Material to process =>
====

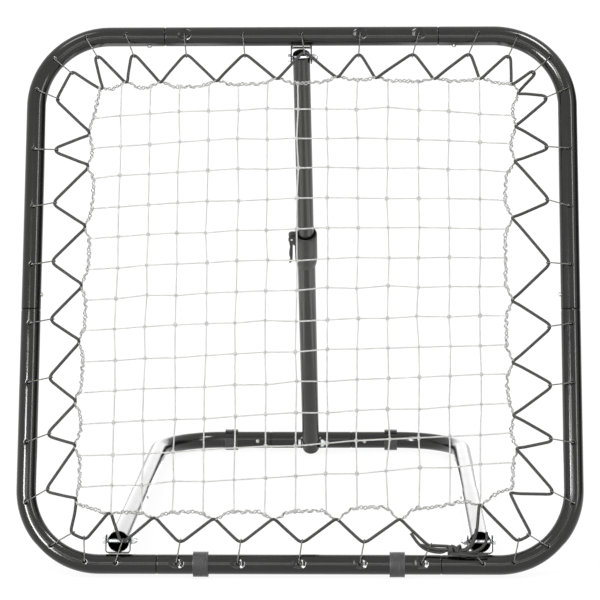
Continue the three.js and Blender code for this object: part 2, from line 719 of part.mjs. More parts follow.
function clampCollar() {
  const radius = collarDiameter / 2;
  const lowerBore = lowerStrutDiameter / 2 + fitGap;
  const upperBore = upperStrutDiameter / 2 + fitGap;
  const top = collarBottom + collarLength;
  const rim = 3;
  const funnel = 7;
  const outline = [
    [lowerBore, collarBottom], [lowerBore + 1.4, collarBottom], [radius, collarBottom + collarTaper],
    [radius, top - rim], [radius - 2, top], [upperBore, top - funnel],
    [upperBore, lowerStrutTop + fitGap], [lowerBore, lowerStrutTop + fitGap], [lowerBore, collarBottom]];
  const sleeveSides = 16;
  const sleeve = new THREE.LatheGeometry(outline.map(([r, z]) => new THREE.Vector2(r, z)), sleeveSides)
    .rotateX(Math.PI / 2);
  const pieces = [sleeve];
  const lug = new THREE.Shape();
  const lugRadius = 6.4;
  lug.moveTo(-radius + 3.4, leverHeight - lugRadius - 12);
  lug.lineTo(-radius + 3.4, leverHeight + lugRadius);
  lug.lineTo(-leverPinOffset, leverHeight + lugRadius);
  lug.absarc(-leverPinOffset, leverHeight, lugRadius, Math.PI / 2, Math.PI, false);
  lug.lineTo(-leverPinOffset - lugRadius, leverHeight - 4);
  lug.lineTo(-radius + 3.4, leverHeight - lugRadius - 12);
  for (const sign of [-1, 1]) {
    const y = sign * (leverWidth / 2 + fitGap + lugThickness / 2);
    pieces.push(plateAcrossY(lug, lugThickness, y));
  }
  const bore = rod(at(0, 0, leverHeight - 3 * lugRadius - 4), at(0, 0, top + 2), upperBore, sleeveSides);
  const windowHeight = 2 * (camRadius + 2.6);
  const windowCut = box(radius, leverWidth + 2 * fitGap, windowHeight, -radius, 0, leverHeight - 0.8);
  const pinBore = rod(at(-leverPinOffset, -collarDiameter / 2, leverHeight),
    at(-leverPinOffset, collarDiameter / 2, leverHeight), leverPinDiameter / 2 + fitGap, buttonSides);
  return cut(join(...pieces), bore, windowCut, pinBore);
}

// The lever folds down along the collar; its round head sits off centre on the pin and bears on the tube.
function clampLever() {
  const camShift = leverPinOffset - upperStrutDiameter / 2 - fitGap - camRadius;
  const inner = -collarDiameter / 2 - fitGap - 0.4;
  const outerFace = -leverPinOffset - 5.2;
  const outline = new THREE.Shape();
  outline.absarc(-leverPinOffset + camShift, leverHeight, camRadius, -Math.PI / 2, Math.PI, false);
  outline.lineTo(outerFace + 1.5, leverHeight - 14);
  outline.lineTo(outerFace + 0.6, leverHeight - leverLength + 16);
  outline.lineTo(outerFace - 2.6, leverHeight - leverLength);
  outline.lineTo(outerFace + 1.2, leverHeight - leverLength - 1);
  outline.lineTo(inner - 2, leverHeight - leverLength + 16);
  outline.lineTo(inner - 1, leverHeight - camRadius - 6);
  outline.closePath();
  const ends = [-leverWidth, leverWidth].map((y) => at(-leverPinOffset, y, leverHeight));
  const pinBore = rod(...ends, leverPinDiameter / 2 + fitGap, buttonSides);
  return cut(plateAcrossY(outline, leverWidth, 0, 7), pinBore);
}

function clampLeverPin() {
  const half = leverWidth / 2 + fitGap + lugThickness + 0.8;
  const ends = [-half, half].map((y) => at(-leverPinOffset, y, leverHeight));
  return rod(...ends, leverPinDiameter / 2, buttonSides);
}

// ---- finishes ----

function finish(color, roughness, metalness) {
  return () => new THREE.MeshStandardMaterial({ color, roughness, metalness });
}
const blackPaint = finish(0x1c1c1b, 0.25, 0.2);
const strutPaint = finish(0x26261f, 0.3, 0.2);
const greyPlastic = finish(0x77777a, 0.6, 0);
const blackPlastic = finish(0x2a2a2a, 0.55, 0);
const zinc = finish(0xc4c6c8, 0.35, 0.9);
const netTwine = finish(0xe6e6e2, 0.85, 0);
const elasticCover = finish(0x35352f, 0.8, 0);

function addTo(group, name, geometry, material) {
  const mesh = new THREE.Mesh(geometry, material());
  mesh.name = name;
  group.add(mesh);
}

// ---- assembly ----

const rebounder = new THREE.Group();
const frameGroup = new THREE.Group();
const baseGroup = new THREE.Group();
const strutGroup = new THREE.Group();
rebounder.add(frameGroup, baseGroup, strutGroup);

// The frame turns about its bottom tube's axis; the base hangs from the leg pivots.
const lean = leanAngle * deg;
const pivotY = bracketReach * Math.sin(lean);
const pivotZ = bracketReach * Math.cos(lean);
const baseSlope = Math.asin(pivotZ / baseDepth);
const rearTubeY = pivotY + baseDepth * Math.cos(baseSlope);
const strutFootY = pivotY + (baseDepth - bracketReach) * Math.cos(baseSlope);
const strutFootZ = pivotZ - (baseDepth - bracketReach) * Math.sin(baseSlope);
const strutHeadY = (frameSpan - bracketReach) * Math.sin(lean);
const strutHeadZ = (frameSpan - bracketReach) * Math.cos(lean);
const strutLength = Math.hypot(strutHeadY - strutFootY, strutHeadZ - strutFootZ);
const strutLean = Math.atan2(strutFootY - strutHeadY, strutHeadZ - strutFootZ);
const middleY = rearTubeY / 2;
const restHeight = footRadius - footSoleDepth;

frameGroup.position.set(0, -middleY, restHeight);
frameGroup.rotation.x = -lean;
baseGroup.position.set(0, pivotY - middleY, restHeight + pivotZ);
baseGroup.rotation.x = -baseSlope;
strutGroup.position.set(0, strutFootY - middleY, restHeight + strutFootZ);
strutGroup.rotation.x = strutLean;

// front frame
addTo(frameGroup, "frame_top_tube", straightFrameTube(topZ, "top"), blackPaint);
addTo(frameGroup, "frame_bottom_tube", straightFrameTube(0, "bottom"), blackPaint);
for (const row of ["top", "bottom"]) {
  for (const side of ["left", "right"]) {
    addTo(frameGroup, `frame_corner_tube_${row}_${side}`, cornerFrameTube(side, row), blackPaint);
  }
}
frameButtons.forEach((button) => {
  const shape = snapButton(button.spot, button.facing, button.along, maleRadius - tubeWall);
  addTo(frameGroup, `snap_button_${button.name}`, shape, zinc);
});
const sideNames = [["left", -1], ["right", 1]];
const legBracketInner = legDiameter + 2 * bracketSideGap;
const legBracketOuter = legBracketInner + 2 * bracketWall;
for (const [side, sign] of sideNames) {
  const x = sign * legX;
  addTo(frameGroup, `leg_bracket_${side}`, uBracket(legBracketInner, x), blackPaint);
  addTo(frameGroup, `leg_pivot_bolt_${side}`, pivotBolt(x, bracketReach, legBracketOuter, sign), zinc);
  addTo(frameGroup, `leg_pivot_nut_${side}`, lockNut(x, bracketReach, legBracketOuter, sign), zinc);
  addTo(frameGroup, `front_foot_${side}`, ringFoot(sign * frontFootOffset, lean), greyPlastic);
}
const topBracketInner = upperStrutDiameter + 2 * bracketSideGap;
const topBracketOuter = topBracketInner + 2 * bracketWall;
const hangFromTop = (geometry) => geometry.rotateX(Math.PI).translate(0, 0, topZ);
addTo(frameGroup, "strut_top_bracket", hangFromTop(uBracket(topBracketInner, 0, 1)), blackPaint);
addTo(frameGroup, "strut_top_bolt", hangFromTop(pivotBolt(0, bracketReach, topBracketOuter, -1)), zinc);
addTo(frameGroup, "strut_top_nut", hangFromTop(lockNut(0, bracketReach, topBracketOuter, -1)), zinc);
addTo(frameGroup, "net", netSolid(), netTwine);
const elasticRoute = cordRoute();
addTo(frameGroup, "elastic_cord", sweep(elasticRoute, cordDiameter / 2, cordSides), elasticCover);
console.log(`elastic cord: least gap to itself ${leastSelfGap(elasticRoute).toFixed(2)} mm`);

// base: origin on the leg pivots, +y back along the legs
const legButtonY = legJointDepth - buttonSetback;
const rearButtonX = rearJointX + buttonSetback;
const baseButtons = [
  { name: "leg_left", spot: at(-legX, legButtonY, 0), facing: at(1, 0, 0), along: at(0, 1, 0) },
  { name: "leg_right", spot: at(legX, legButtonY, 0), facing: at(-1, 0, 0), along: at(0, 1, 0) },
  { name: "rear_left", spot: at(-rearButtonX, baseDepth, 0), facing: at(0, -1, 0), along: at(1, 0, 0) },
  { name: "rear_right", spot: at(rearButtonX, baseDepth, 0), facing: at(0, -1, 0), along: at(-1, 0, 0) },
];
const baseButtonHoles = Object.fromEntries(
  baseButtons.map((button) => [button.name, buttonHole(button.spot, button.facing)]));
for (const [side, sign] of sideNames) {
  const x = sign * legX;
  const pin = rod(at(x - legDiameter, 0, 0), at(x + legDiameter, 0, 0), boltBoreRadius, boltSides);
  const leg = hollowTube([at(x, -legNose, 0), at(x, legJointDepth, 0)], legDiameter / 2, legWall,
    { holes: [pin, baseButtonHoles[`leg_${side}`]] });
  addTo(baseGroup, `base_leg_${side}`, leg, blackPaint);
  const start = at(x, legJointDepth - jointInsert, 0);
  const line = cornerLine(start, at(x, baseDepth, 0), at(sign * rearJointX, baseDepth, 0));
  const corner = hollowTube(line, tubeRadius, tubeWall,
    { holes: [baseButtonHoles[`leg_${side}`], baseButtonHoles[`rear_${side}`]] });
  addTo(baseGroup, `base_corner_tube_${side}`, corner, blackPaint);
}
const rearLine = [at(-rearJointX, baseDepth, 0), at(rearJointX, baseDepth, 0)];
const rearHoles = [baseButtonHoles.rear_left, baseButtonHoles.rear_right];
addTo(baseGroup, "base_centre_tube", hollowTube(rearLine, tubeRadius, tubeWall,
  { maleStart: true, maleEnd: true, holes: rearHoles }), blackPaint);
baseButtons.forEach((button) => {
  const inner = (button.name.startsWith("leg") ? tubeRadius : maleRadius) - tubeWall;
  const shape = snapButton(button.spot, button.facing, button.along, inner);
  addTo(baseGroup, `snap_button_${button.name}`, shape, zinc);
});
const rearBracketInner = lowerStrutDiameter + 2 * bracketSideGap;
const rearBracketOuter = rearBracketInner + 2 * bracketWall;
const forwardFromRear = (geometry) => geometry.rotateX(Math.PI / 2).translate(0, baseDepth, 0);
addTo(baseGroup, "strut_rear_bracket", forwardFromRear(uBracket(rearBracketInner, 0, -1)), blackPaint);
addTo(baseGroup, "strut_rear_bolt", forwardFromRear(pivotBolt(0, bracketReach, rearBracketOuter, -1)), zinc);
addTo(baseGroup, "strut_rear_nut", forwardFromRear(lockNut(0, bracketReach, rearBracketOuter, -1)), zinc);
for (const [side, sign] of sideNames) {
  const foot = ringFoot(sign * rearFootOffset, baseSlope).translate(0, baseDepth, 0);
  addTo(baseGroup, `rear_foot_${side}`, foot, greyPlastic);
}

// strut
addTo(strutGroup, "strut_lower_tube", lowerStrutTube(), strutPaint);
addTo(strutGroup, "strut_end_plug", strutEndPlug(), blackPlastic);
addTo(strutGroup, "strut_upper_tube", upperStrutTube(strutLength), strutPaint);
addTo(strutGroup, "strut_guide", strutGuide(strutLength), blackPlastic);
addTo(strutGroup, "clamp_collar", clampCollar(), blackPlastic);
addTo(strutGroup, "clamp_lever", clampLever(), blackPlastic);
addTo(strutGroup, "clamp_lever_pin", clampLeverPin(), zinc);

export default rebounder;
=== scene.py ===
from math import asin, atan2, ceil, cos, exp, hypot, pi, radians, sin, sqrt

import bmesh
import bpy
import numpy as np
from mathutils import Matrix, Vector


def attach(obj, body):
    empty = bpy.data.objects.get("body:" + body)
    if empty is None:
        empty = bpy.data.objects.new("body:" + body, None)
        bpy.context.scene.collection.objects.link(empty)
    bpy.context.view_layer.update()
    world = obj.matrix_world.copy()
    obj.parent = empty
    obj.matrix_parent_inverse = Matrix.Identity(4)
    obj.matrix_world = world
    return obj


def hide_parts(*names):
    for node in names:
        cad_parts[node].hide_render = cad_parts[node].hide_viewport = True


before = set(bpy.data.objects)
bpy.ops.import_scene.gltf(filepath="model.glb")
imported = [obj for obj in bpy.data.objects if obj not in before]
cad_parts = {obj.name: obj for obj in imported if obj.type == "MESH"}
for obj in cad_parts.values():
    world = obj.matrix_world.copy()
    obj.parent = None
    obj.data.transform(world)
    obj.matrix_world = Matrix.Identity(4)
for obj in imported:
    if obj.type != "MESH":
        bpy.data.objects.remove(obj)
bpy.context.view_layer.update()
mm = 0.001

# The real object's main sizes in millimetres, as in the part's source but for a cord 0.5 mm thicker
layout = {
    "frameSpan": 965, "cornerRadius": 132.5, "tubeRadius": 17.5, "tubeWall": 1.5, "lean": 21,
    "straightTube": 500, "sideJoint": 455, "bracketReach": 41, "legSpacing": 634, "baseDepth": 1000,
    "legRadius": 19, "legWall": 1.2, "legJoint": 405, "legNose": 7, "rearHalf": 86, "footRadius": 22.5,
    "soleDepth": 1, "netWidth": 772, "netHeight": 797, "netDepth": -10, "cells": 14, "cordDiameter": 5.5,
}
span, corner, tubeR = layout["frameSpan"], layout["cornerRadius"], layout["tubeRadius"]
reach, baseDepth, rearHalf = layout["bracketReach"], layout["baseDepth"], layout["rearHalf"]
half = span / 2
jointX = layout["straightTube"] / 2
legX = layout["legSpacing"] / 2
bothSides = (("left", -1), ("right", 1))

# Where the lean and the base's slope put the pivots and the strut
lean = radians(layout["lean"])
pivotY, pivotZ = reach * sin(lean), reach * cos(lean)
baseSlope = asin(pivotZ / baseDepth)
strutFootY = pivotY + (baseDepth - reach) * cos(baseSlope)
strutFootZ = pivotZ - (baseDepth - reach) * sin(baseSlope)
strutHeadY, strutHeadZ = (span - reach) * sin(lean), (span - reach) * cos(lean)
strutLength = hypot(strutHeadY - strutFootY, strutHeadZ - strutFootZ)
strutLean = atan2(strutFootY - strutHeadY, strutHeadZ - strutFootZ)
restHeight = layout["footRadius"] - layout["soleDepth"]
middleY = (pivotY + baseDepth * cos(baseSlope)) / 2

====

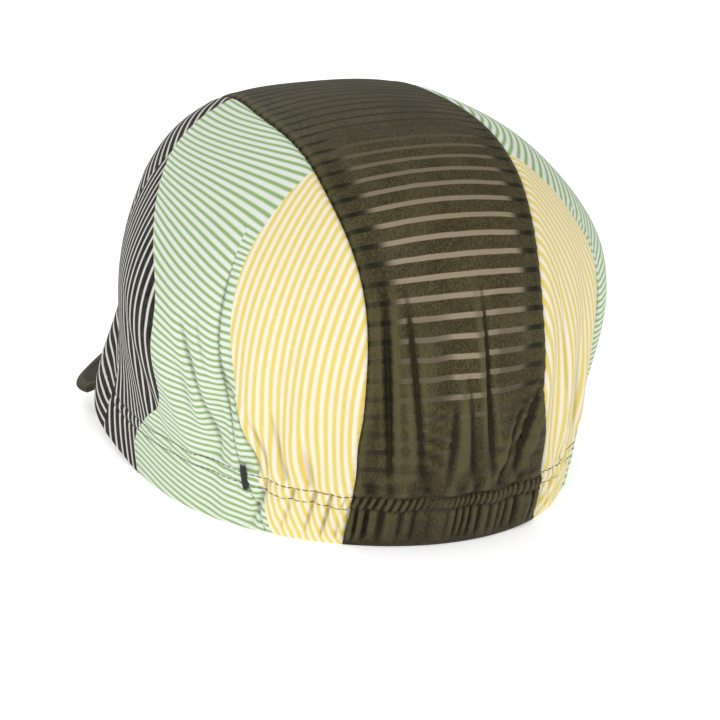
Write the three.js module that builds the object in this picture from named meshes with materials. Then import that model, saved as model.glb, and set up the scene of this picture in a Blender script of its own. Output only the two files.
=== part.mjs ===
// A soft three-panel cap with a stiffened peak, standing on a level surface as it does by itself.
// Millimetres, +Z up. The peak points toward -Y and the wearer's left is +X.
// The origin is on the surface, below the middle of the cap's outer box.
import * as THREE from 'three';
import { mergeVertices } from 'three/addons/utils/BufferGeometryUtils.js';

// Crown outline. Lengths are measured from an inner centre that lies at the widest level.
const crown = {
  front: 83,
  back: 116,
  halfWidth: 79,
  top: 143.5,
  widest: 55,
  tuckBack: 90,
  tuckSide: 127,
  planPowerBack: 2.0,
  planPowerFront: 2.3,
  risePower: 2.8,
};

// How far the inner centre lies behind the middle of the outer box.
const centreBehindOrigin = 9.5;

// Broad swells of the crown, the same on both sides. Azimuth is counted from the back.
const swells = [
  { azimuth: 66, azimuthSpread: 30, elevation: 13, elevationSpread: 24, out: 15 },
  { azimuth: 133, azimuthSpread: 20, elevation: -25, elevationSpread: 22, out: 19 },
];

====

Task instructions =>
Exactly the lines from the line with "obj.parent = empty" to the line with "before = set(bpy.data.objects)", both included, are to be extracted, and no others.

Written response =>
    obj.parent = empty
    obj.matrix_parent_inverse = Matrix.Identity(4)
    obj.matrix_world = world
    return obj


def hide_parts(*names):
    for node in names:
        cad_parts[node].hide_render = cad_parts[node].hide_viewport = True


before = set(bpy.data.objects)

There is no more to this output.